Time and again, we’ve been shown that equity matters. This past summer, in response to the tragic death of George Floyd, millions took to the streets demanding a change in how public safety is handled, specifically within communities of color. In an effort to reimagine a more equitable Los Angeles, the Council proposed a $150 million reduction to the 2020-2021 LAPD budget, and approved $88 million to be allocated towards reinvesting in underserved and disadvantaged communities.
“We have an obligation to reinvest these funds in specific programs that reflect the future we want to see in Los Angeles” said Councilmember Mark Ridley-Thomas. “Reimagining a Los Angeles that’s responsive to this call for greater equity, inherently means investing in a framework that prioritizes ending homelessness.”
As part of this effort, CD10 has been ramping up efforts to address homelessness and housing insecurity within the district. Soon the Councilmember will be partnering with the Legal Aid Foundation of Los Angeles, in collaboration with Asian Americans Advancing Justice to provide targeted eviction defense services to residents living in parts of the district with high rates of poverty and eviction.

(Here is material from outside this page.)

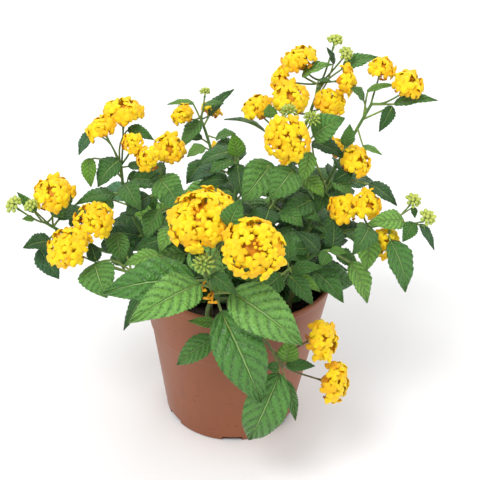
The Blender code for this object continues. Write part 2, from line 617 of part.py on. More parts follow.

“There is no challenge that this City faces that illustrates the deep inequities that plague our system than our homelessness crisis. We must seize the opportunity to operationalize a ‘Right to Housing’ framework—one that requires government to act, to help residents up when they are down, and to prevent them from falling down in the first place,” said Councilmember Mark Ridley-Thomas.
Earlier this month, Bring California Home released a poll showing that more than 61% of voters believed that just as they have a right to vote and a right to an education, all Californians should have a right to housing.